As for defendant's claim that the Major was privileged to confine claimant and restrict her movements by the Major's authority under the governing rules and procedures to ensure claimant's compliance with lawful orders, we note that the rules that require court officers to comply with their supervisors' lawful orders and to turn over their firearms when directed to do so are solely directed at the subordinate officer's obligations, and do not directly address the extent of a supervisor's authority to compel compliance (see Court Officers Rules and Procedures Manual §§ 1.30 [A]; 6.90 [3], [4]). Nothing in any of the provisions relied upon by defendant expressly authorizes a supervisor to use confinement or force to compel a subordinate to comply with an order. Moreover, the rules that require an officer to comply promptly with lawful orders do not unequivocally forbid all resistance to every order; they further provide that the officer "shall not obey any order which is inconsistent with the law," must request clarification or confer with a supervisor when in doubt as to whether an order is lawful, and must obey an order that he or she believes to be unlawful only if the supervisor fails to modify the order after being respectfully informed of the subordinate's belief that it is unlawful (Court Officers Rules and Procedures Manual § 1.30 [B], [C]).
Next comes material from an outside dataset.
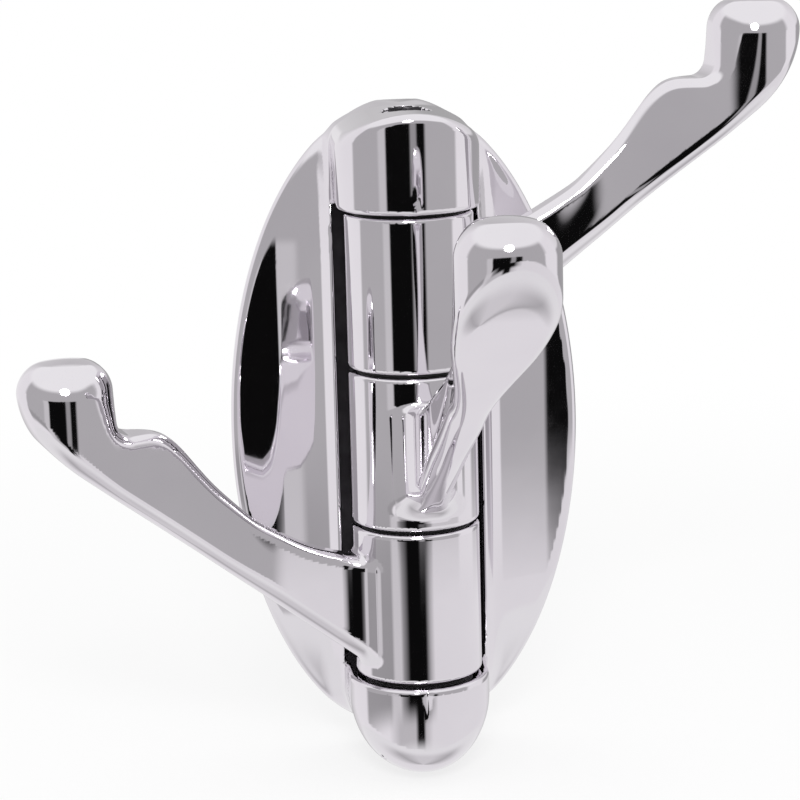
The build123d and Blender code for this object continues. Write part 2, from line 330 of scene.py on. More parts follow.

Accordingly, we agree with the Court of Claims that defendant did not meet its burden to demonstrate that the conduct of the officers in confining claimant and restricting her movements was "reasonable under the circumstances and in time and manner," and therefore failed to prove that the officers' conduct was privileged (Sindle v New York City Tr. Auth., 33 NY2d at 297; accord Barrett v Watkins, 82 AD3d at 1572; see Miller v State of New York, 124 AD3d at 998-999; Moulton v State of New York, 114 AD3d at 122-123).

Egan Jr., Devine, Clark and Aarons, JJ., concur.

ORDERED that the appeal from the decision is dismissed.

ORDERED that the judgment is affirmed, with costs.